"Estamos a dizer a países pobres que têm de se tornar verdes porque no norte precisamos que façam a sua parte na descarbonização. Não pode ser"

12 nov, 22:43

Por estes dias, líderes de dezenas de países estão reunidos em Baku, Azerbaijão, para definir, entre outras matérias, um montante de ajuda climática dos países desenvolvidos aos países em desenvolvimento - tema que não gera de todo consensos

Só há uma forma de a 29.ª Conferência das Nações Unidas sobre Alterações Climáticas (COP29) terminar “com êxito”: se as 198 partes (197 países mais a União Europeia) reunidas esta semana em Baku, Azerbaijão chegarem a “um bom acordo” que permita “aumentar a solidariedade com os países do Sul de uma forma que lhes permita avançar para metas da descarbonização”, defende Jorge Moreira da Silva, subsecretário-geral da ONU e diretor executivo do Escritório das Nações Unidas para os Serviços de Projetos.

No âmbito do Acordo de Paris, quase todos os países comprometeram-se a limitar o aumento da temperatura média global a 1,5 graus, mas ainda estão longe de atingir essa meta. “Neste momento, (...) estamos numa trajetória de aumento da temperatura de 2,6 a 2,8 graus e não 1,5 graus. Portanto, é suposto, neste ano de 2025, que todos os países apresentem novas metas a tempo da cimeira daqui a um ano”, que se realiza em Belém, em Pará, no Brasil, onde é esperado que os países alterem efetivamente as suas metas para que sejam compatíveis com aquele limite, explica Jorge Moreira da Silva, em entrevista à CNN Portugal.
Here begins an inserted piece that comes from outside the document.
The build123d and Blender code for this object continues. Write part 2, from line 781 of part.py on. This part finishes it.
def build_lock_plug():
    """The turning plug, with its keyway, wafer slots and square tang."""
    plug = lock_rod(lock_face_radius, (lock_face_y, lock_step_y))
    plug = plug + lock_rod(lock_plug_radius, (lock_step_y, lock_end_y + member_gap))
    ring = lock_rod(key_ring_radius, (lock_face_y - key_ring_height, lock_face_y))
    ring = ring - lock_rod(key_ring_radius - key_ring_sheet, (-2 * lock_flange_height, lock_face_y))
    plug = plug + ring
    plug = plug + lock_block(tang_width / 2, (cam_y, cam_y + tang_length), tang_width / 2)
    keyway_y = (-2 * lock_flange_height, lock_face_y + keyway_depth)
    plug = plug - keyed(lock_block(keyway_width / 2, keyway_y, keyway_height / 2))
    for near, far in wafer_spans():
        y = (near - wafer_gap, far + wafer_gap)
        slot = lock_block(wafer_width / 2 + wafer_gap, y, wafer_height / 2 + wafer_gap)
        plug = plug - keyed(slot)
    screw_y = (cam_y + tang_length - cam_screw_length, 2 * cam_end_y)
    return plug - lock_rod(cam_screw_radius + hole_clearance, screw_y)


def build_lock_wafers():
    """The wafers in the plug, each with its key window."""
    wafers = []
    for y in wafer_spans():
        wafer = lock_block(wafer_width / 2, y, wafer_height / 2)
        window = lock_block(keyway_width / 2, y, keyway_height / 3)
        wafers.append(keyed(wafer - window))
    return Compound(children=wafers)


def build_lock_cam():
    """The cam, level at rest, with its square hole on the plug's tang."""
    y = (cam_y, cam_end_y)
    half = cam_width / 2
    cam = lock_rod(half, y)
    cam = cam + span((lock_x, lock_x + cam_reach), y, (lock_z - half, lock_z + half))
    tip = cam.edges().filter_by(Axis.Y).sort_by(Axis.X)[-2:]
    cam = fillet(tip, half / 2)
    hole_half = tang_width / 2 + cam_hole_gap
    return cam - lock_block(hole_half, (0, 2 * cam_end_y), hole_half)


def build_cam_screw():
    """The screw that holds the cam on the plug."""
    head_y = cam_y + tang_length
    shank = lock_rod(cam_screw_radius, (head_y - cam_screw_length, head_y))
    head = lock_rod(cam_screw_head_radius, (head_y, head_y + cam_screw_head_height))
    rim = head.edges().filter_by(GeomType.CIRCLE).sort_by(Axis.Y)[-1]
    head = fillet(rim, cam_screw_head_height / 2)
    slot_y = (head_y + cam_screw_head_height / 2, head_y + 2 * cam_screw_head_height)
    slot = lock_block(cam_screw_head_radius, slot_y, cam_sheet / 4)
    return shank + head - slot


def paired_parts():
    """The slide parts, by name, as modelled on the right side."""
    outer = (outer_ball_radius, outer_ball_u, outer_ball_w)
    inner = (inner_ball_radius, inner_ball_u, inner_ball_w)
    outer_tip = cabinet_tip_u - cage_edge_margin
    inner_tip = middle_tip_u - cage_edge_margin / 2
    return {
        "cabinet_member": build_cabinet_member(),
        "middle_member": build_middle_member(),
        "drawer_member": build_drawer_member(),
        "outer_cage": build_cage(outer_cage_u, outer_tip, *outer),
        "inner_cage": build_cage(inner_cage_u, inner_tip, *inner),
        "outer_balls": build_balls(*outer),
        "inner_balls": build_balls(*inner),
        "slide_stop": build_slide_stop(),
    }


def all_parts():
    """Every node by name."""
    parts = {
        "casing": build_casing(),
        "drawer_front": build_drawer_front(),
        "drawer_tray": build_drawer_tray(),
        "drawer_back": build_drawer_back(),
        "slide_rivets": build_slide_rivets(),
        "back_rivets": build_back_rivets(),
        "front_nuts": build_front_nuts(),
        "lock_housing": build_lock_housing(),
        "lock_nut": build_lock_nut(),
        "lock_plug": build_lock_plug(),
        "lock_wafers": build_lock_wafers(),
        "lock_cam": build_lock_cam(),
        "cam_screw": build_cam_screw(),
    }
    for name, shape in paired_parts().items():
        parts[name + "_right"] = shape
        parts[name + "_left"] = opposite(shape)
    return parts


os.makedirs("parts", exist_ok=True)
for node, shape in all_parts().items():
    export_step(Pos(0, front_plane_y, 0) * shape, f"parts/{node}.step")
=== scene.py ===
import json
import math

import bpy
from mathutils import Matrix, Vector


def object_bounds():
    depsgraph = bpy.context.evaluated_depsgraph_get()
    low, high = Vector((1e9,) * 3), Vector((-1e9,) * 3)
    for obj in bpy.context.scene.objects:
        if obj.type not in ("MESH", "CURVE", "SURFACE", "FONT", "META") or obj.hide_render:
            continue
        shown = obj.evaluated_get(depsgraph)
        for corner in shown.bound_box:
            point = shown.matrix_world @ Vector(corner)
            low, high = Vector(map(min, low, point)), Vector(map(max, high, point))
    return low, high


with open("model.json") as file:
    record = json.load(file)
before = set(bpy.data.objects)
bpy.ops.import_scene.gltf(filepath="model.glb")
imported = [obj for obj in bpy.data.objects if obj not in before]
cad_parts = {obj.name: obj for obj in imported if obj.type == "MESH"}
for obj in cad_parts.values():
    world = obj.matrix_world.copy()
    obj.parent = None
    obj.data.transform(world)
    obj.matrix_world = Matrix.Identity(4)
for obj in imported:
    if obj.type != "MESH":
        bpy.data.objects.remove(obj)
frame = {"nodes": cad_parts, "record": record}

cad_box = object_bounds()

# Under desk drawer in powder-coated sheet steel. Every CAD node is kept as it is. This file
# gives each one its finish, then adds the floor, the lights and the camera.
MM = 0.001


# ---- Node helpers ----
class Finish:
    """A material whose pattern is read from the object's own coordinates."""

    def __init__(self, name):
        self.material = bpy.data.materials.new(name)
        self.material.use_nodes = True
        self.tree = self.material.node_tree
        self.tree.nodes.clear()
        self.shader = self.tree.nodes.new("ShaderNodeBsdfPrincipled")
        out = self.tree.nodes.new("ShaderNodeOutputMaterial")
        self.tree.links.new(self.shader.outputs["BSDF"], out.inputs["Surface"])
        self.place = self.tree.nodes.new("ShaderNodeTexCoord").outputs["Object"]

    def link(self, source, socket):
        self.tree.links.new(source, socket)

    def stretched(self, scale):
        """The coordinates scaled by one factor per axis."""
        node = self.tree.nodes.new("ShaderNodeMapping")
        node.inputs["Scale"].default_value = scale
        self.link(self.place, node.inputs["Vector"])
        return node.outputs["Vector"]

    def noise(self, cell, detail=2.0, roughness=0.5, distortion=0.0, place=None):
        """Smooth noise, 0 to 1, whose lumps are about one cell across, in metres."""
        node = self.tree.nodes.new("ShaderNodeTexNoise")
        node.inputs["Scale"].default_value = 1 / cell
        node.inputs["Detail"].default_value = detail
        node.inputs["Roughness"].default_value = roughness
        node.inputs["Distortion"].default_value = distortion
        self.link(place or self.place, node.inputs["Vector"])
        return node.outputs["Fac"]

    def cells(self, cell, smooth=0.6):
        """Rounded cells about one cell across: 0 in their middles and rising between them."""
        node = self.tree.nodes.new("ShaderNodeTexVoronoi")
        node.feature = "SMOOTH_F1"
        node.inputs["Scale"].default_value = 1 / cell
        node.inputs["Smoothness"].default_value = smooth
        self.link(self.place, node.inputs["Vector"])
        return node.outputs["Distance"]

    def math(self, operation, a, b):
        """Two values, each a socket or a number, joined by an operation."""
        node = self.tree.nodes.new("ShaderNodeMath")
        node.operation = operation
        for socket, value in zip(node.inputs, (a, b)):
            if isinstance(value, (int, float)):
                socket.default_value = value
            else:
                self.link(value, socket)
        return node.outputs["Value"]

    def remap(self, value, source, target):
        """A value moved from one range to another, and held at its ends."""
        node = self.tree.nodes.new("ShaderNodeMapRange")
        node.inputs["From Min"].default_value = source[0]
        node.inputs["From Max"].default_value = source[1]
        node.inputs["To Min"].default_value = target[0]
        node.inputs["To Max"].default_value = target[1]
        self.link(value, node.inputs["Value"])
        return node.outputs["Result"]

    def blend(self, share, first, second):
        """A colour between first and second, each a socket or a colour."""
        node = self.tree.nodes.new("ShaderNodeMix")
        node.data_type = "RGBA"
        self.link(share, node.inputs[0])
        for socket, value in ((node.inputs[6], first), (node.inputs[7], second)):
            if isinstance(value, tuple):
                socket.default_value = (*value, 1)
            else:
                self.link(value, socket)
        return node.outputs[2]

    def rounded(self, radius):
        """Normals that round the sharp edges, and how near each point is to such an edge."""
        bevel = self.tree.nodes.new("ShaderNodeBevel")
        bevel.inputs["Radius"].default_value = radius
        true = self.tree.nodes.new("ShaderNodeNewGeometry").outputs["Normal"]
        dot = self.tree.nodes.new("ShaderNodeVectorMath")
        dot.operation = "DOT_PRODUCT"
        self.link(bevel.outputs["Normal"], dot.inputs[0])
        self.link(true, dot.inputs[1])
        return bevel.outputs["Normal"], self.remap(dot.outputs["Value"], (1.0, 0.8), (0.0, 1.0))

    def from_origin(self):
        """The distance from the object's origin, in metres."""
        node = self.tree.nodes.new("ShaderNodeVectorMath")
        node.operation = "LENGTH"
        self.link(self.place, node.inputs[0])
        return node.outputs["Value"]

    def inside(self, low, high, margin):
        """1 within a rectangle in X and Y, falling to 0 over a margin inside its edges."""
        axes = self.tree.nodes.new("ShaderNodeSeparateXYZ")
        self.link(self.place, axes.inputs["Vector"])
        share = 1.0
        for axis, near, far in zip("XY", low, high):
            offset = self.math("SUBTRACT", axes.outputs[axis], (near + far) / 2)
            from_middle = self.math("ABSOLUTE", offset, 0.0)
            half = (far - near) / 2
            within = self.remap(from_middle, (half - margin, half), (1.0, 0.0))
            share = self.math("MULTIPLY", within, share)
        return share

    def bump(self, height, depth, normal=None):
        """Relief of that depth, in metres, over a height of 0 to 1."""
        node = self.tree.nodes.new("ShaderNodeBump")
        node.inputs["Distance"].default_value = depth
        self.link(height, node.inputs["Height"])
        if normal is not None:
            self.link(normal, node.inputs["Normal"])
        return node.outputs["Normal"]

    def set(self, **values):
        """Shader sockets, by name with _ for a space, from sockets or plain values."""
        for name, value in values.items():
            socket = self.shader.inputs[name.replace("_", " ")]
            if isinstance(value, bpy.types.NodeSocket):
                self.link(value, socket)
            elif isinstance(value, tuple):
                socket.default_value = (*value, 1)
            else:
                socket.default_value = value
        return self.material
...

Só que, para chegar a essa meta, é preciso chegar a um consenso alargado entre todas as partes, havendo quem defenda que todos devem contribuir de igual forma e, por outro lado, quem defenda que os países mais ricos devem financiar os países mais pobres de forma a ajudá-los a cumprir os objetivos climáticos. É esta a discussão que está em cima da mesa nesta cimeira em Baku.

“Eu costumo sempre dizer que vale a pena colocarmo-nos no papel de primeiros-ministros ou chefes de Estado africanos. Nesses países, 700 milhões de pessoas não têm acesso à eletricidade, dois mil milhões cozinham todos os dias com madeira e com resíduos de lixo para aquecer os alimentos. Mais dois mil milhões não têm saneamento. Mais de mil milhões deitam-se todos os dias sem uma refeição decente. E estamos a dizer a estes países que têm de se tornar verdes, que têm de se descarbonizar, porque nós aqui no Norte precisamos que eles façam a sua parte na descarbonização. Ora, isso só pode acontecer”, argumenta o dirigente da ONU.
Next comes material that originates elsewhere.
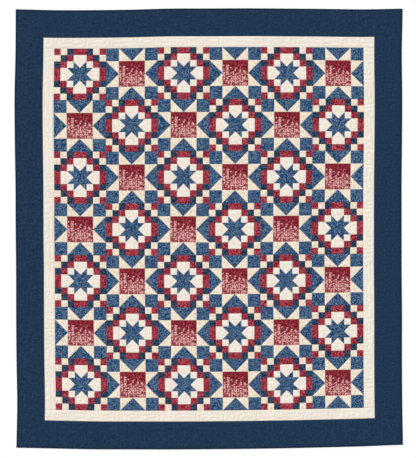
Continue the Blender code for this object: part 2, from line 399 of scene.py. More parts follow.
class Quilting:
    """Reads how far points of the plan lie from the stitched line, and where along it."""

    def __init__(self):
        self.line = quilting_line()
        ahead = np.roll(self.line, -1, axis=0)
        step = ahead - self.line
        length = np.linalg.norm(step, axis=1)
        self.along = np.cumsum(length) - length
        tangent = ahead - np.roll(self.line, 1, axis=0)
        self.tangent = tangent / np.linalg.norm(tangent, axis=1)[:, None]
        self.tree = kdtree.KDTree(len(self.line))
        for index, (x, y) in enumerate(self.line):
            self.tree.insert((x, y, 0.0), index)
        self.tree.balance()

    def read(self, x, y):
        """Signed distance from the line and length along it, both in metres."""
        found = [self.tree.find((a, b, 0.0))[1] for a, b in zip(x.tolist(), y.tolist())]
        offset = np.stack((x, y), axis=1) - self.line[found]
        tangent = self.tangent[found]
        signed = tangent[:, 0] * offset[:, 1] - tangent[:, 1] * offset[:, 0]
        along = self.along[found] + (tangent * offset).sum(axis=1)
        return signed, along


# Meshes


def uneven_wave(distance, length, drift):
    """A wave of about one length, which gets shorter and longer again over a drift."""
    return np.sin(math.tau * distance / length + 2 * np.sin(math.tau * distance / drift))


def face_height(x, y, signed, thread, seam):
    """Height of the quilt's face: puffs between the stitches, valleys at stitches and seams."""
    across, along = shares(x, y)
    puff = signed**2 / (signed**2 + STITCH_VALLEY**2)
    near_seam = np.exp(-((seam / SEAM_VALLEY) ** 2))
    height = SEAM_THICKNESS + PUFF * puff * (1 - SEAM_DIP * near_seam)
    pucker = PUCKER_HEIGHT * uneven_wave(thread, PUCKER_LENGTH, PUCKER_DRIFT)
    pucker *= np.exp(-((signed / PUCKER_REACH) ** 2))
    height += pucker * puff * (1 - near_seam)
    for swell in SWELLS:
        turn = math.tau * (swell.waves_across * across + swell.waves_along * along)
        height += swell.height * np.sin(turn + swell.start) * (1 - near_seam)
    return height


def add_rim(bm):
    """Adds the side walls of a sheet; their lower points lie at z = -1 for now."""
    rim = [edge for edge in bm.edges if edge.is_boundary]
    for item in bmesh.ops.extrude_edge_only(bm, edges=rim)["geom"]:
        if isinstance(item, bmesh.types.BMVert):
            item.co.z = -1.0


def close_below(mesh, back_slot):
    """Closes a placed sheet with a flat underside, and turns all its faces outwards."""
    bm = bmesh.new()
    bm.from_mesh(mesh)
    lower_rim = [edge for edge in bm.edges if edge.is_boundary]
    underside = bmesh.ops.holes_fill(bm, edges=lower_rim, sides=0)["faces"]
    underside = bmesh.ops.triangulate(bm, faces=underside, ngon_method="BEAUTY")["faces"]
    for face in underside:
        face.material_index = back_slot
    bmesh.ops.recalc_face_normals(bm, faces=bm.faces)
    bm.to_mesh(mesh)
    bm.free()


def read_points(mesh):
    """A mesh's points as rows of x, y and z."""
    flat = np.empty(len(mesh.vertices) * 3, np.float32)
    mesh.vertices.foreach_get("co", flat)
    return flat.reshape(-1, 3).astype(float)


def add_numbers(mesh, name, domain, values):
    """Stores numbers or vectors on a mesh, for its materials to read."""
    vectors = values.ndim == 2
    layer = mesh.attributes.new(name, "FLOAT_VECTOR" if vectors else "FLOAT", domain)
    layer.data.foreach_set("vector" if vectors else "value", values.astype(np.float32).ravel())


def dress(mesh, fabrics, x, y, height, signed, along, seam):
    """Puts a mesh's points in their place and gives it its cloth and what that needs to know."""
    laid_x, laid_y = lay(x, y)
    mesh.vertices.foreach_set(
        "co", np.stack((laid_x, laid_y, height), axis=1).astype(np.float32).ravel()
    )
    for name in (*fabrics, BACK_FABRIC):
        mesh.materials.append(bpy.data.materials[name])
    close_below(mesh, len(fabrics))
    add_numbers(mesh, "stitch", "POINT", signed)
    add_numbers(mesh, "thread", "POINT", along)
    add_numbers(mesh, "seam", "POINT", seam)
    add_numbers(mesh, "place", "POINT", np.stack((x, y, np.zeros_like(x)), axis=1))
    mesh.shade_smooth()
    mesh.set_sharp_from_angle(angle=SHARP_ANGLE)
    mesh.update()


def holds(patch, point):
    """Whether a point in block units lies inside a convex patch."""
    sides = []
    for index, corner in enumerate(patch.corners):
        ahead = patch.corners[(index + 1) % len(patch.corners)]
        sides.append(
            (ahead[0] - corner[0]) * (point[1] - corner[1])
            - (ahead[1] - corner[1]) * (point[0] - corner[0])
        )
    return all(side > 0 for side in sides) or all(side < 0 for side in sides)


def patch_sides(patches):
    """Start and end of each side of each patch."""
    for patch in patches:
        for index, start in enumerate(patch.corners):
            yield start, patch.corners[(index + 1) % len(patch.corners)]


def split_diagonals(bm, corner_at, patches):
    """Cuts the mesh cells that a slanting seam crosses."""
    for start, end in patch_sides(patches):
        steps = abs(end[0] - start[0])
        if steps == 0 or steps != abs(end[1] - start[1]):
            continue
        step = ((end[0] - start[0]) // steps, (end[1] - start[1]) // steps)
        for count in range(steps * UNIT_CELLS):
            x = start[0] * UNIT_CELLS + step[0] * count
            y = start[1] * UNIT_CELLS + step[1] * count
            one = corner_at[x, y]
            other = corner_at[x + step[0], y + step[1]]
            if bm.edges.get((one, other)) is None:
                face = next(f for f in one.link_faces if other in f.verts)
                bmesh.utils.face_split(face, one, other)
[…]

Para Jorge Moreira da Silva, esta questão não se trata “nem de caridade nem de compaixão”. “Estamos a falar de investimento na segurança global”, diz, sublinhando que chegar a 1,5ºC de temperatura média global “não é uma meta nem um objetivo” mas sim “um limite físico” para “não romper o equilíbrio planetário”.

Comparando com os tempos da pandemia, o dirigente lembra que uma das lições retiradas nesse período foi que “de pouco serve vacinarmos o norte se no sul ainda existirem focos de pandemia”. “Com as alterações climáticas é o mesmo. De pouco serve, em Portugal, ou na Europa, ou na China, descarbonizar a nossa forma de produção e consumo de energia, se no Sul, os países que enfrentam pobreza e desigualdades, não estiverem em condições de avançar para esta descarbonização”, argumenta.

“Só sairemos de Baku ou de qualquer cimeira internacional nos próximos meses com uma noção de êxito se a resposta for simultaneamente boa para a ação climática, para o combate às desigualdades e à pobreza e para a paz e para a estabilidade”, defende Jorge Moreira da Silva, lembrando que, “infelizmente, existe uma correlação entre pobreza e impactos climáticos e entre conflitos e impactos climáticos”, uma vez que “os países mais pobres, que são os que menos emitem [gases com efeitos de estufa], já têm o azar de apanhar com as consequências das alterações climáticas que não provocaram” e, além disso, “os 14 países mais afetados pelas alterações climáticas na última década são todos países em guerra”.

Neste contexto, resume, “nós precisamos de uma solução que assuma a paz, a igualdade e a sustentabilidade ambiental de uma forma abrangente e não parcelada”.